Does the strategy serve your goals?

We’ll focus on the three most common goals in this context: Achieving liquidity, diversifying holdings, and monetizing without selling.

  1. Charitable Remainder Trusts: Allow you to achieve liquidity (to a certain extent) and diversify holdings. Require that the owner sell at least some shares outright.
  2. Exchange Funds: Allow you to diversify, offering exposure to a wider portfolio of companies (often including other late-stage private companies, as well as public ones). Do not require that you sell your shares, but also does not create immediate liquidity (though you can take a loan against your exchange fund equity).
  3. Loans: Allows you to monetize equity without selling it.

Conclusion

In conclusion, while startup equity may be challenging to monetize compared to liquid assets, there are several strategies available to do so tax-free. Exchange funds, loans, and charitable remainder trusts offer different approaches to unlocking the value of startup equity. Each strategy comes with its own benefits and risks, and the best option for monetizing startup equity tax-free will depend on individual priorities and circumstances.

Exchange funds provide a tax-free exchange of illiquid assets, diversification opportunities, and potential liquidity through loans.
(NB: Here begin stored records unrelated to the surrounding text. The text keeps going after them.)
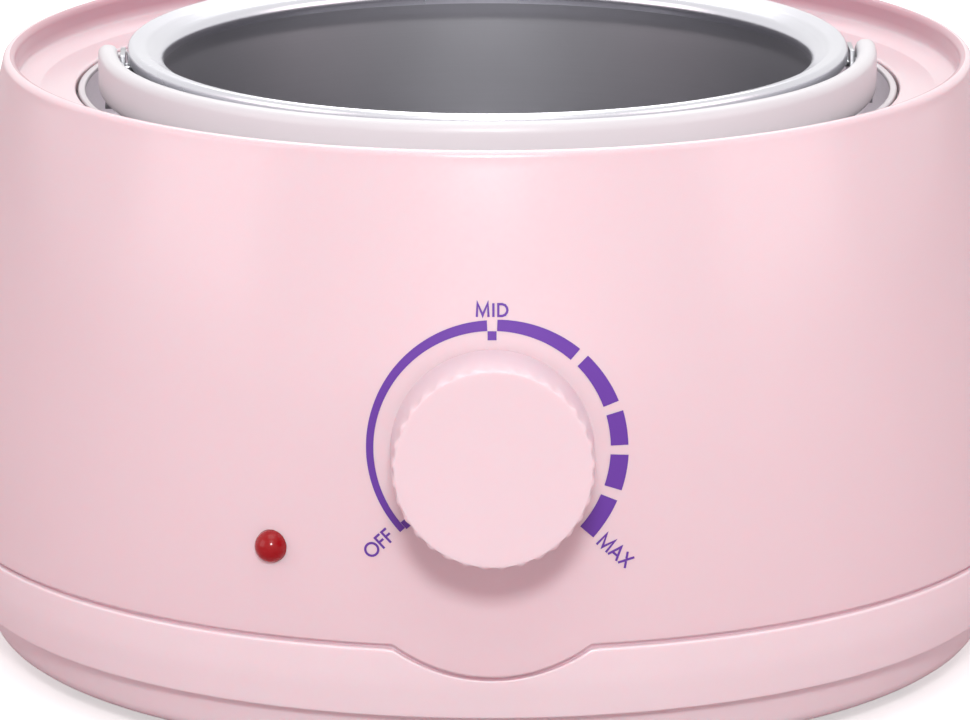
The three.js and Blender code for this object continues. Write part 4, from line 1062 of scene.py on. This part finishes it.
def write(word, middle, degrees, cap_height, gap):
    """Writes a word round its middle, turned by the angle."""
    width = sum(letters[letter][0] for letter in word) + gap * (len(word) - 1)
    turn = Matrix.Rotation(math.radians(degrees), 2)
    start = -width / 2
    for letter in word:
        advance, closed, lines = letters[letter]
        for line in lines:
            spots = [turn @ Vector(((x + start) * cap_height, (y - 0.5) * cap_height)) for x, y in line]
            pen_line([spot + Vector(middle) for spot in spots], closed)
        start += advance + gap
    print(word, "is", round(width * cap_height, 2), "mm wide")


mark_size, mark_outer = 1.35, ring_inside - 0.05
for degrees in (90, 221.5):
    turn = Matrix.Rotation(math.radians(degrees), 2)
    reaches, sides = (mark_outer - mark_size, mark_outer), (mark_size / 2, -mark_size / 2)
    strip(*[[turn @ Vector((reach, side)) for reach in reaches] for side in sides])
write("MID", (0.0, 21.07), 0, 2.05, 0.22)
write("OFF", (-17.25, -14.75), 43, 2.3, 0.11)
write("MAX", (18.7, -16.0), -42, 2.2, 0.08)
artwork = flat_mesh("flat_artwork", art_points, art_faces)
print(len(art_faces), "faces of artwork")

# %% The tree that lays artwork on the wall
laying, given = new_tree(
    "laid_on_wall",
    "GeometryNodeTree",
    {
        "Artwork": GEOMETRY, "Wall Radius": 0.08, "Lean": 0.1, "Middle Height": 0.05, "Seam Radius": 0.087,
        "Seam Height": 0.022, "Swell Over Rise Squared": 1.6, "Finish": MATERIAL,
    },
    {"Piece": GEOMETRY},
)
calc = calculator(laying)
art_at = parts_of(laying, node(laying, "GeometryNodeInputPosition")[0])
sideways = calc("*", art_at["X"], art_at["X"])
radius_squared = calc("*", given["Wall Radius"], given["Wall Radius"])
back = calc("-", given["Wall Radius"], calc("SQRT", calc("-", radius_squared, sideways)))
up = calc("*", art_at["Y"], calc("COSINE", given["Lean"]))
drop = calc("*", back, calc("SINE", given["Lean"]))
height = calc("+", given["Middle Height"], calc("-", up, drop))
above_seam = calc("-", height, given["Seam Height"])
narrowing = calc("*", calc("*", above_seam, above_seam), given["Swell Over Rise Squared"])
reach = calc("+", calc("-", given["Seam Radius"], narrowing), art_at["Z"])
forward = calc("SQRT", calc("-", calc("*", reach, reach), sideways))
laid = place_at(laying, art_at["X"], calc("*", forward, -1.0), height)
bent_art = node(laying, "GeometryNodeSetPosition", {"Geometry": given["Artwork"], "Position": laid})
end_tree(laying, bent_art[0], given["Finish"])

swell_over_rise = (seam_radius - wall_radius(rim_height)) / (rim_height - seam_height) ** 2
wall_values = {
    "Wall Radius": wall_radius(dial_height) * MM,
    "Lean": wall_lean(dial_height),
    "Middle Height": dial_height * MM,
    "Seam Radius": seam_radius * MM,
    "Seam Height": seam_height * MM,
    "Swell Over Rise Squared": swell_over_rise / MM,
    "Finish": finishes["ink"],
}
scale = grown(artwork, laying, "printed_scale", wall_values, on_axis)
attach(scale, "casing")

# %% [markdown]
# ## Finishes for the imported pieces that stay
#
# The inner pieces, such as the element, the thermostat and the wires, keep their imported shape: they
# are out of sight unless the heater is taken apart. Each still gets the finish that the record
# names for it.

# %% Finishes of the inner pieces
packed = frame["record"]["subparts"]
for subpart in packed:
    piece, finish = frame["nodes"][subpart["node"]], finishes[subpart["material_slot"]]
    if not piece.data.materials:
        piece.data.materials.append(finish)
    for place_of_finish in piece.material_slots:
        place_of_finish.material = finish
print(len(packed), "packed pieces have their finish")

# %% [markdown]
# ## Floor, background and light
#
# A catalogue photograph has a white ground and soft boxes round it. The ground looks white because
# the camera, and the shiny metal, see a white world, while the light that it gives off stays low
# and is a little pink, like light that has bounced off pink plastic. This keeps the shadow under
# the knob warm. The key light in front sets that shadow. The upper, top and back lights open up the
# recess, and two weak lights at the sides keep the flanks from going dark.

# %% Floor
floor_half, floor_glow, seen_in_metal = 3000, 0.5, 0.35
floor_seen, floor_lit = (0.86, 0.86, 0.86, 1.0), (0.42, 0.31, 0.33, 1.0)


def mixed(tree, factor, first, second):
    mix = node(tree, "ShaderNodeMix", {"Factor": factor, "A": first, "B": second}, data_type="RGBA")
    return mix["Result"]


floor_material, tree, surface = new_material("white_floor")
calc = calculator(tree)
surface["Roughness"].default_value = 0.8
surface["Emission Color"].default_value = white
path = node(tree, "ShaderNodeLightPath")
by_camera = path["Is Camera Ray"]
seen_straight = calc("MAXIMUM", by_camera, calc("*", path["Is Glossy Ray"], seen_in_metal))
tree.links.new(mixed(tree, seen_straight, floor_lit, floor_seen), surface["Base Color"])
tree.links.new(calc("*", by_camera, floor_glow), surface["Emission Strength"])
floor_corners = [(x * floor_half, y * floor_half, 0) for x, y in ((-1, -1), (1, -1), (1, 1), (-1, 1))]
floor = flat_mesh("floor", floor_corners, [(0, 1, 2, 3)])
floor.data.materials.append(floor_material)
print("floor", 2 * floor_half * MM, "m wide")

# %% World and lamps
world = bpy.data.worlds.new("white_ground")
bpy.context.scene.world = world
world.use_nodes = True
tree = world.node_tree
calc = calculator(tree)
ground = tree.nodes["Background"].inputs
path = node(tree, "ShaderNodeLightPath")
seen_straight = calc("MAXIMUM", path["Is Glossy Ray"], path["Is Transmission Ray"])
seen_straight = calc("MAXIMUM", path["Is Camera Ray"], seen_straight)
fill_strength, fill_tone = 0.45, (1.0, 0.74, 0.78, 1.0)
tree.links.new(ranged(tree, seen_straight, to_low=fill_strength), ground["Strength"])
tree.links.new(mixed(tree, seen_straight, fill_tone, white), ground["Color"])

lit_point = Vector((0, 0, 0.06))
plain, pink = (1.0, 1.0, 1.0), (1.0, 0.8, 0.84)
lamps = [
    # name, azimuth, rise, distance, width, height, power, colour
    ("key_light", 0, 27, 1.7, 0.24, 0.2, 12.6, plain),
    ("upper_light", 0, 45, 1.7, 0.6, 0.5, 2.0, plain),
    ("top_light", 0, 80, 1.4, 0.9, 0.9, 3.5, plain),
    ("back_light", 180, 55, 1.5, 0.9, 0.9, 11.0, plain),
    ("left_light", -68, 20, 1.5, 0.9, 0.9, 4.0, pink),
    ("right_light", 68, 20, 1.5, 0.9, 0.9, 4.0, pink),
]
for name, azimuth, rise, distance, width, height, power, colour in lamps:
    light = bpy.data.lights.new(name, "AREA")
    light.shape, light.size, light.size_y = "RECTANGLE", width, height
    light.energy, light.color = power, colour
    stand(name, light, lit_point, azimuth, rise, distance)
print(len(lamps), "lamps")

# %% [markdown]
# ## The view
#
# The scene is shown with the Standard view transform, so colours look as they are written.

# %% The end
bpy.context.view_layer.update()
scene_settings = bpy.context.scene.view_settings
scene_settings.view_transform = "Standard"
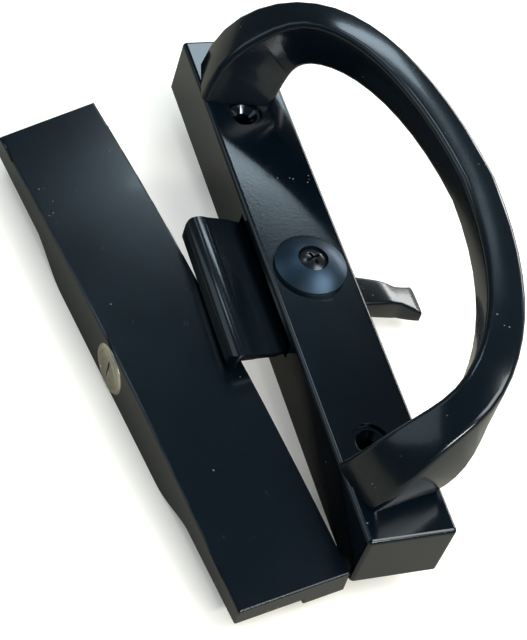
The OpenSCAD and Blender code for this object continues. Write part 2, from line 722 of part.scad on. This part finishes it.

However, investors should consider the loss of control and management fees associated with these funds. Loans against startup equity offer quick access to cash, retention of ownership, and tax-free proceeds. Yet, high interest rates and default risks should be carefully evaluated. Charitable remainder trusts enable tax-free growth, potential charitable deductions, and long-term wealth creation. However, limited liquidity and investment restrictions should be taken into account.

Ultimately, understanding the available options and evaluating their applicability and alignment with goals will empower startup equity holders to make informed decisions on monetization, potentially maximizing the value of their equity in a tax-efficient manner.